Section | min time | avg time | max time |%varavg| %total

Is this the proper command to invoke the utilization of my K5200 GPU for use
with LAMMPS?

mpiexec -localonly 8 lmp_mpi -sf gpu -pk gpu 1 -in in.reaxc.rdx > rdx.out

technically, yes. practically, no.
there is no /gpu version of the reax/c pair style, so it will make no
difference.

Where I have modified in.reaxc.rdx to include the newton on command.

which is pointless, since it is the default.

there is no /gpu version of the reax/c pair style, so it will make no difference.

So, there is no utilization of NVidia cards of any kind associated with reax or reax/c in LAMMPS or it just wasn't included in the Windows version download?

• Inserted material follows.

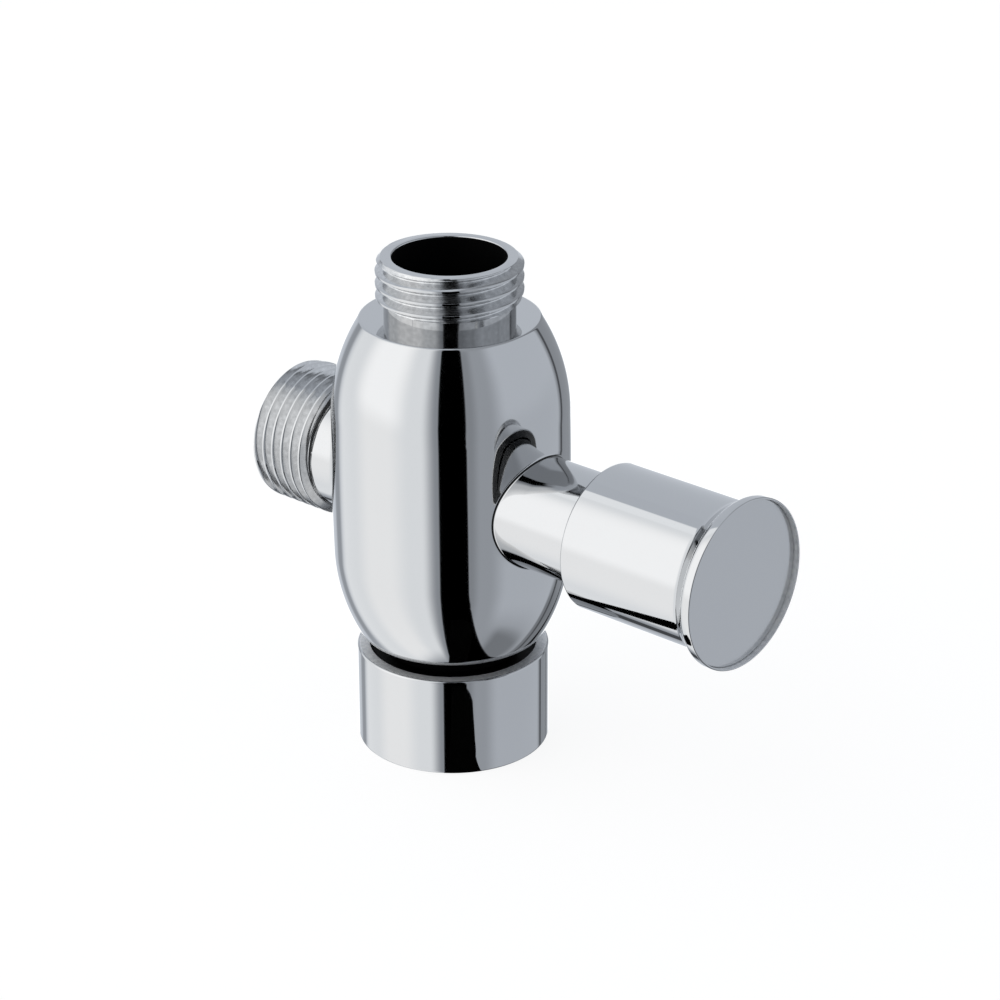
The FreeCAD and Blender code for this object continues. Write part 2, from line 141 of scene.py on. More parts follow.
class NeckSizes(bpy.types.PropertyGroup):
    radius: size("Neck radius", "Radius of the neck that carries the knob", 8.1)
    fillet: size("Neck fillet", "Blend between barrel and neck", 0.5)
    tail: size("Tail radius", "Radius of the inlet tail", 8.2)
    tail_shoulder: size("Tail shoulder", "Radius of the step above the nut", 9.6)
    play: size("Nut end play", "Gap between the nut and the step above it", 0.3)
    groove_depth: size("Groove depth", "Depth of the snap ring's groove", 0.8)
    groove_low: size("Groove floor height", "Lower side of the groove", 10.75)
    groove_high: size("Groove top height", "Upper side of the groove", 12.35)


class WaterwaySizes(bpy.types.PropertyGroup):
    bore_edge: size("Bore edge", "Rounding of the bores' mouths", 0.3)
    top_bore: size("Top bore", "Radius of the upper outlet", 8.09)
    top_floor: size("Top bore floor", "Height of the upper bore's floor", 51.2)
    top_passage: size("Top passage", "Radius of the hole down to the bush", 2.5)
    top_passage_x: size("Top passage place", "How far that hole stands off the barrel axis", 5.5)
    side_bore: size("Side bore", "Radius of the side outlet", 6.0)
    side_floor: size("Side bore floor", "How deep the side bore reaches, from the barrel axis", 16.6)
    seat: size("Side seat", "Radius of the way through the seat", 4.3)
    seat_lip: size("Seat lip", "Outer radius of the raised lip", 4.9)
    seat_face: size("Seat face", "Distance of the lip's face from the barrel axis", 13.7)
    chamber_end: size("Chamber end", "Distance of the chamber's end from the barrel axis", 14.2)
    chamber: size("Chamber", "Radius of the chamber", 6.5)
    bush_thread: size("Bush thread", "Where the bush's threaded hole starts, from the barrel axis", 22.0)
    bush_hole: size("Bush hole", "Radius of the bush's threaded hole", 7.0)
    inlet: size("Inlet bore", "Radius of the bore through the tail", 5.6)
    gallery: size("Gallery", "Radius of the gallery above the tail", 10.5)
    gallery_base: size("Gallery base", "Height where the gallery starts to open", 19.5)
    gallery_cone: size("Gallery cone", "Height of its sloping floor", 2.45)
    gallery_top: size("Gallery roof", "Height of the gallery's roof", 30.0)
    inlet_passage: size("Inlet passage", "Radius of the hole up to the chamber", 3.5)
    inlet_passage_x: size("Inlet passage place", "Where that hole stands along the valve axis", -6.5)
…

I had read the PuReMD version of reax had been implemented in LAMMPS. Was that incorrect?

Where I have modified in.reaxc.rdx to include the newton on command.
which is pointless, since it is the default.

According to the manual, the specification of -sf gpu turns newton off. I have observed this to be true, since, if I do not include newton on in the input file (and use the command line as given previously) , I get this error message:

ERROR: Pair style reax/c requires newton pair on (../pair_reax_c.cpp:357)

Thank you.

Jim Kress

there is no /gpu version of the reax/c pair style, so it will make no difference.

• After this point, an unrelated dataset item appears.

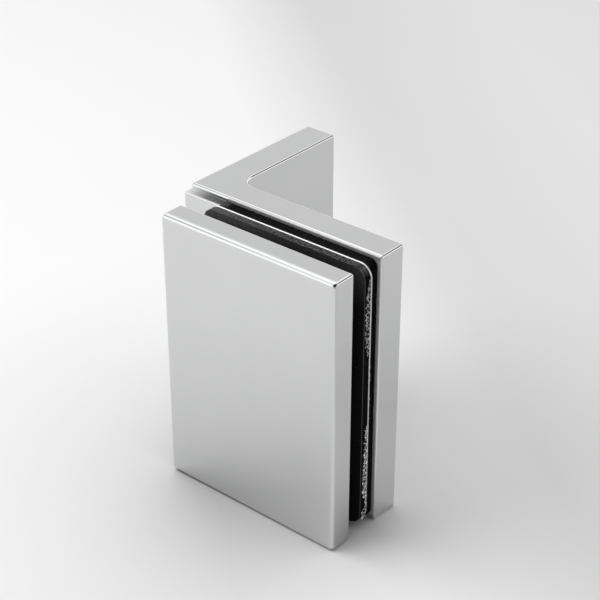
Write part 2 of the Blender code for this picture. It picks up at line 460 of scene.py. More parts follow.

So, there is no utilization of NVidia cards of any kind associated with reax or reax/c in LAMMPS or it just wasn't included in the Windows version download?

i already answered that.

I had read the PuReMD version of reax had been implemented in LAMMPS. Was that incorrect?

no.

Where I have modified in.reaxc.rdx to include the newton on command.
which is pointless, since it is the default.

According to the manual, the specification of -sf gpu turns newton off. I have observed this to be true, since, if I do not include newton on in the input file (and use the command line as given previously) , I get this error message:

ERROR: Pair style reax/c requires newton pair on (../pair_reax_c.cpp:357)

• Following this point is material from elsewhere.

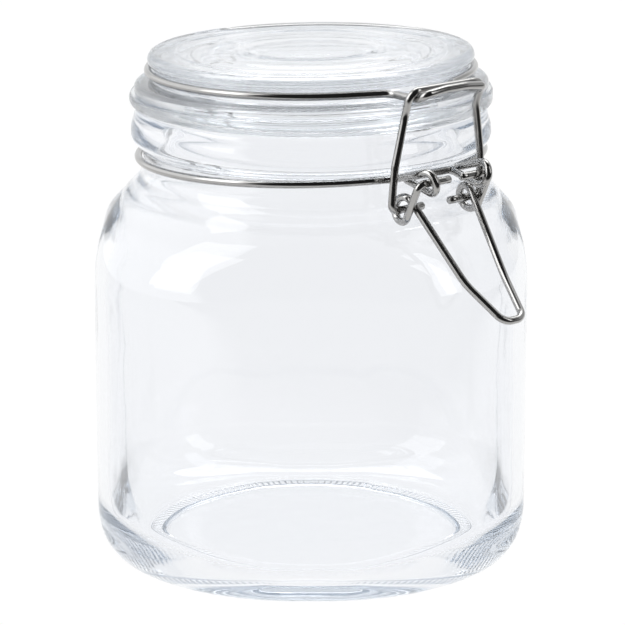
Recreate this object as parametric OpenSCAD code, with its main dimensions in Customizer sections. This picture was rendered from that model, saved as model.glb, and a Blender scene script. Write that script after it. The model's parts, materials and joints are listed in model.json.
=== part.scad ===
// Bail clamp jar: a rounded-square glass jar whose glass lid is held down on a rubber ring by four bent wires.
// Millimetres, +Z up. The origin is the centre of the foot ring, on the surface that the jar stands on.
// The wires are drawn in the clamp's own frame: X runs out through the clamp, Y across it, and the hinge is at -X.

/* [Jar] */
// Width of the body across its flat sides
body_w = 118; // [116:1:122]
// Corner radius of the body, seen from above
corner_r = 43; // [40:1:45]
// Height of the jar's glass rim
rim_z = 128.3; // [127:0.1:128.6]
// Thickness of the side walls
wall = 3.4; // [2.5:0.1:4]
// Height of the floor inside the jar
floor_z = 6.5; // [5:0.5:8]
// Height of the rounded heel under the walls
heel_h = 19; // [17:0.5:21]
// Radius of the heel's lower edge
heel_r = 48; // [46:0.1:49]
// Outer radius of the neck, at its bead
neck_r = 49.4; // [48.8:0.1:49.5]
// Radius of the groove that holds the neck ring
groove_r = 46.1; // [45.5:0.1:46.2]
// Inner radius of the mouth
mouth_r = 42.6; // [42.4:0.1:43]

/* [Lid] */
// Height of the top of the lid, at its centre
top_z = 143.4; // [143:0.1:144]
// How far the clamped lid leans up towards its clamp, as a slope
lid_lean = 0.0245; // [0:0.0005:0.025]
// Outer radius of the lid's flange
flange_r = 48.5; // [47.5:0.1:48.8]
// Radius of the groove round the lid that holds the lid ring
lid_groove_r = 43.2; // [42.5:0.1:43.3]
// Outer radius of the lid's rolled rim
lid_rim_r = 44.7; // [44:0.1:45]
// Outer radius of the rubber ring
gasket_r = 49.7; // [49:0.1:49.9]
// Mean thickness of the rubber ring, held closed; the lean of the lid makes it a wedge
gasket_h = 3.3; // [3:0.1:3.4]

/* [Wires] */
// Diameter of all the wires
wire_d = 2.1; // [1.9:0.05:2.2]
// Angle of the clamp from +X towards -Y
clamp_turn = 50; // [0:5:90]
// Centre-line radius of the lid ring
lid_ring_r = 44.6; // [44.5:0.05:44.8]
// Centre-line radius of the neck ring
neck_ring_r = 47.45; // [47.4:0.05:47.6]
// Free length between the lever's two cut ends
lever_gap = 3.8; // [3:0.1:6]
// Free length between the bail's two cut feet
bail_gap = 9.1; // [8:0.1:11]

/* [Hidden] */

wire_r = wire_d / 2;
half_w = body_w / 2;
// sides of a wire's section, and how far its path turns between two sections
wire_sides = 12;
wire_step = 15;
// steps along each half of the two rings
ring_steps = 21;
// a faceted wire runs this much under the true cylinders that end it
under = 0.03;
// how far a faceted wire runs on inside a true cylinder
lap = 0.6;

// The two pivots of the clamp, as [out, up], and the hinge at the back
pin = [58.9, 116.8];
foot = [51.4, 108.7];
hinge = [-53.6, 112.3];

glass_tint = [0.80, 0.86, 0.88, 0.45];
rubber_tint = [0.90, 0.90, 0.88];
steel_tint = [0.62, 0.63, 0.64];

// ---- wires ----

function unit(a) = a / norm(a);
function lerp(a, b, t) = a + (b - a) * t;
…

all /gpu styles must be compatible with newton pair off.

I'm confused.

I asked a two part question:

> So, there is no utilization of NVidia cards of any kind associated with reax or reax/c in LAMMPS or it just wasn't included in the Windows version download?

It was stated "I already answered that". Answered what?

That there is no utilization of NVidia cards of any kind associated with reax or reax/c in LAMMPS?

Or, there is utilization of NVidia cards of any kind associated with reax or reax/c in LAMMPS, but it was not included in the Windows version download?

Also,

I asked:

I had read the PuReMD version of reax had been implemented in LAMMPS. Was that incorrect?

The reply was:

no.

That generates another set of questions:

Does that mean the PuReMD version of reax IS implemented in LAMMPS? Is it the gpu version?

But, the Windows version does not contain the gpu version of PuReMD?

If the Windows version does not contain the gpu version of PuReMD, how does one obtain the LAMMPS version that does contain it?

Thank you.

Jim Kress

James,

PuReMD code was included in (and adapted to) lammps while it was cpu-only. GPU capabilities in it are very recent.

Oleg

"James Kress" <[email protected]...> 30 июня 2015 г. 16:01:23 написал:

In it = in PuReMD.

Oleg Sergeev <[email protected]...> 30 июня 2015 г. 16:35:53 написал:

I'm confused.

I asked a two part question:

> So, there is no utilization of NVidia cards of any kind associated with reax or reax/c in LAMMPS or it just wasn't included in the Windows version download?

It was stated "I already answered that". Answered what?

That there is no utilization of NVidia cards of any kind associated with reax or reax/c in LAMMPS?

Or, there is utilization of NVidia cards of any kind associated with reax or reax/c in LAMMPS, but it was not included in the Windows version download?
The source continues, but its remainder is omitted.